What so many Muslims miss is the sheer depth of theology in Paul’s writings, much of which couldn’t have been made up or simply borrowed. For instance, the scriptures speak of the unity of God. Thus, we are monotheists, and we have a complex view of God’s monotheism. We believe that God is a triune God; the very word tri-une implies unity. Perhaps Muslims find the doctrine hard to understand; so do most Christians. One would not expect God’s essence to be easily explained. But nonetheless it is true, as we see it written all over the pages of scripture.

We need to consider, however, that if Paul was the founder of Christianity, then certainly he should have diverted from this doctrine. Yet, he doesn’t, but continues to say the same thing. “A mediator” he writes in Galatians 3:20 “does not represent just one, but God is one.” We find this also in Romans 3, and every Christian believes it.

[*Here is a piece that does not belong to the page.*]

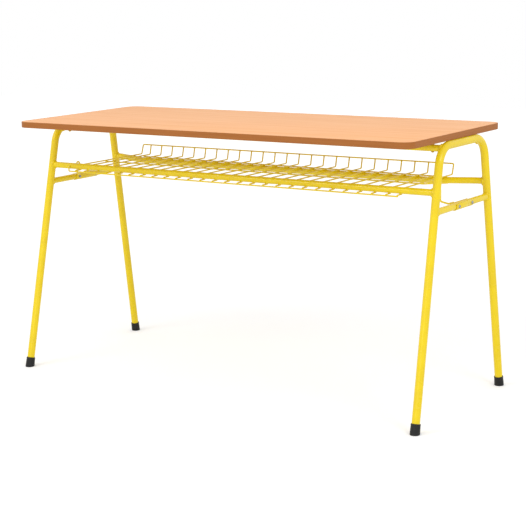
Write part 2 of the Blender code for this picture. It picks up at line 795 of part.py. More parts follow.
def welded_net(name, wire_paths, cross_path):
    """Several wires side by side, joined by one cross wire into one body."""
    net = joined([wire(name, path) for path in wire_paths])
    combine(net, tube("cross_wire", cross_path, WIRE_RADIUS, WIRE_SIDES), "UNION")
    net.name = name
    shade_round(net)


def make_basket():
    """The basket's floor net and back net, its two end wires and its two long wires."""
    halves = [wire_halves(floor_wire_path(x)) for x in inner_wire_places()]
    welded_net("basket_floor", [floor for floor, _back in halves], rear_wire_path())
    welded_net("basket_back", [back for _floor, back in halves], basket_rim_path())
    for side_name, side in (("left", -1), ("right", 1)):
        path = floor_wire_path(side * basket_half_width(), weld_step())
        wire(f"basket_end_wire_{side_name}", wire_halves(path)[0])
    wire("basket_middle_wire", middle_wire_path())
    wire("basket_front_wire", front_wire_path())


def make_foot_cap(name, foot, axis):
    """A plastic cap round a leg's end, cut flat where it stands on the floor."""
    top_radius = LEG_RADIUS + SEAT_GAP + CAP_TOP_WALL
    foot_radius = LEG_RADIUS + SEAT_GAP + CAP_FOOT_WALL
    length = CAP_HEIGHT / axis.z
    bm = bmesh.new()
    bmesh.ops.create_cone(
        bm,
        cap_ends=True,
        segments=TURNED_STEPS,
        radius1=foot_radius,
        radius2=top_radius,
        depth=length,
        matrix=aligned(foot + axis * length / 2, axis),
    )
    lower = sorted(bm.verts, key=lambda vert: (vert.co - foot).dot(axis))[:TURNED_STEPS]
    for vert in lower:
        vert.co -= axis * (vert.co.z / axis.z)
    rims = [edge for edge in bm.edges if any(len(face.verts) > 4 for face in edge.link_faces)]
    soften(bm, rims, CAP_EDGE_RADIUS)
    return object_from_bmesh(name, bm, cap_material())


def make_foot_caps(side_name, side):
    """The two caps of one side frame."""
    legs = (("front", FRONT_FOOT, FRONT_LEG_AXIS), ("back", BACK_FOOT, BACK_LEG_AXIS))
    for row_name, foot, axis in legs:
        name = f"foot_cap_{side_name}_{row_name}"
        cap = make_foot_cap(name, on_side(side, foot), on_side(side, axis))
        cut(cap, side_frame_cutter(side))
        shade_round(cap)


def make_top_screws():
    """Screws from below through the upper rails into the board, each in a sleeve."""
    tip_z = CORE_UNDERSIDE + SCREW_BITE
    seat = upper_rail_height() - RAIL_RADIUS - SEAT_GAP
    head = [
        (SCREW_HEAD_RADIUS * across, seat - SCREW_HEAD_HEIGHT * down)
        for across, down in SCREW_HEAD_SHARES
    ]
    profile = [(0, tip_z), (SCREW_RADIUS, tip_z - SCREW_TIP_LENGTH), (SCREW_RADIUS, seat), *head]
    for side_name, row_name, x, y in top_screw_places():
        base = Vector((x, y, 0))
        turned(f"top_screw_{side_name}_{row_name}", profile, base, Vector((0, 0, 1)), zinc_material())
        make_spacer(f"spacer_{side_name}_{row_name}", base)


def make_spacer(name, base):
    """A sleeve round a screw, from the upper rail to the board."""
    bottom = upper_rail_height() + RAIL_RADIUS + SEAT_GAP
    top = TOP_UNDERSIDE - SEAT_GAP
    hole = SCREW_RADIUS + SEAT_GAP
    outside = hole + SPACER_WALL
    profile = [(hole, top), (outside, top), (outside, bottom), (hole, bottom), (hole, top)]
    turned(name, profile, base, Vector((0, 0, 1)), zinc_material())


def main():
    """Build the desk."""
    reset_scene()
    make_top()
    for side_name, side in (("left", -1), ("right", 1)):
        make_side_frame(side_name, side)
        make_crossbar(side_name, side)
        make_clamp(side_name, side)
        make_bolts(side_name, side)
        tube(f"bag_hook_{side_name}", hook_path(side), HOOK_RADIUS, HOOK_SIDES, paint_material())
        make_foot_caps(side_name, side)
    make_lower_rails()
    make_upper_rails()
    make_top_screws()
    make_basket()


main()
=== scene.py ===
"""School desk for two: smooth pieces with real finishes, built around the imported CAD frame.

Metres, +Z up. X runs along the desk's front edge and +Y points to its back. Every piece is
modelled with Blender's own tools, and takes its place from the same sizes as the CAD.
"""
import json
import logging
import math
from collections.abc import Iterator
from dataclasses import dataclass
from enum import Enum
from itertools import product

import bpy
from mathutils import Matrix, Vector

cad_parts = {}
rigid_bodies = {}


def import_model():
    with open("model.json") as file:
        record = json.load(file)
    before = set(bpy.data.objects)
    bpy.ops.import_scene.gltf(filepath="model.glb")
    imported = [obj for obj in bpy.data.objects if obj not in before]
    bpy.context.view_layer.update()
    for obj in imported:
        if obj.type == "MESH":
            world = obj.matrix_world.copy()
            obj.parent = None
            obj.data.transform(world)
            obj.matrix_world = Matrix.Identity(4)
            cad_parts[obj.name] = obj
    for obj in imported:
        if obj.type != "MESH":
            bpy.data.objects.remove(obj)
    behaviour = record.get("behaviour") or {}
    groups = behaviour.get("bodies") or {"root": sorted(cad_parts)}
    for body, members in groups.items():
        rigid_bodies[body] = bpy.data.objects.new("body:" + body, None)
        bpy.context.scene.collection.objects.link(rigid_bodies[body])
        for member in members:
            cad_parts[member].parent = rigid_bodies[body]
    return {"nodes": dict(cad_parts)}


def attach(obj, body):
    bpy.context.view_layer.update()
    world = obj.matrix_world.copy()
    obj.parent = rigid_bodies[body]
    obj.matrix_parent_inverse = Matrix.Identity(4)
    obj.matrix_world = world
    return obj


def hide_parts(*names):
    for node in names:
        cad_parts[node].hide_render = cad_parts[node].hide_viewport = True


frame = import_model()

LOG = logging.getLogger("school_desk")
BODY = "root"
MM = 0.001
TINY = 0.001 * MM  # a shorter step isn't drawn
MERGE = 0.005 * MM  # corners nearer to each other become one
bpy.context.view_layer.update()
UP = Vector((0, 0, 1))

Tree = bpy.types.NodeTree
Socket = bpy.types.NodeSocket
Pair = tuple[float, float]
Triple = tuple[float, float, float]


class Side(Enum):
    """The desk's two ends, as signs of X."""

    LEFT = -1
    RIGHT = 1

    @property
    def word(self) -> str:
        """The side's word in the names of nodes and pieces."""
        return self.name.lower()

    def place(self, point: Vector) -> Vector:
        """A point of the right end, brought to this end."""
        return Vector((self.value * point.x, point.y, point.z))


def across(*right: Vector) -> list[Vector]:
    """Corners that run on from the left end to those of the right end, given from outside in."""
    return [Side.LEFT.place(corner) for corner in right] + list(right[::-1])


class Row(Enum):
    """The front legs and the back legs."""

    FRONT = "front"
    BACK = "back"


# ---- finishes


def linear(code: str) -> tuple[float, float, float, float]:
    """Turn an sRGB hex colour into linear values, by the curve of the sRGB standard.

    Args:
        code: The colour, such as "#B5723F".

    Returns:
        Red, green, blue and alpha, linear.
    """
    channels = [int(code[start:start + 2], 16) / 255 for start in (1, 3, 5)]
    return (*[v / 12.92 if v <= 0.04045 else ((v + 0.055) / 1.055) ** 2.4 for v in channels], 1.0)


def add(tree: Tree, kind: str, inputs: dict | None = None, **settings) -> bpy.types.Node:
    """Add a node with its settings, values and links.

    Args:
        tree: The node tree that the node goes into.
        kind: The node's type.
        inputs: A value or another node's output for each input, by name or number.
        **settings: Properties of the node itself.

    Returns:
        The new node.
    """
    node = tree.nodes.new(kind)
    for key, value in settings.items():
        setattr(node, key, value)
    for key, value in (inputs or {}).items():
        if isinstance(value, bpy.types.NodeSocket):
            tree.links.new(value, node.inputs[key])
        else:
            node.inputs[key].default_value = value
    return node


@dataclass(frozen=True)
class Fade:
    """What shows at the lower edge of a piece, and fades upwards."""

    bottom: float
    top: float
    amount: float

    def factor(self, tree: Tree) -> Socket:
        """Add the whole amount at the bottom's height, and nothing from the top's height up.

        Args:
            tree: The material's node tree.

        Returns:
            How much of it shows.
        """
        place = add(tree, "ShaderNodeTexCoord").outputs["Object"]
        height = add(tree, "ShaderNodeSeparateXYZ", {0: place}).outputs["Z"]
        inputs = {"Value": height, "From Min": self.bottom, "From Max": self.top,
                  "To Min": self.amount, "To Max": 0.0}
        return add(tree, "ShaderNodeMapRange", inputs, interpolation_type="SMOOTHSTEP").outputs[0]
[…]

Indeed, Jesus is the founder of Christianity. If the objectionable material (the personal claims of Jesus) are rejected, the teaching of Jesus that remains in the Gospels, not to mention his deeds, become exceedingly difficult to account for and nearly impossible to understand. All that Jesus founded, Paul and Peter and the others merely expounded. Jesus and Paul both taught about: the atonement, the trinity, the church, salvation by faith, the forgiveness of sins through the shedding of his blood, that Jesus was the bread of life which we had to depend on for salvation, and that Jesus was the good shepherd who laid down his life for us.

Jesus, the founder, laid down his life that you might live. Paul, the expounder, laid down his life that you might hear. Are we willing to lay down our lives that others can hear and live as well?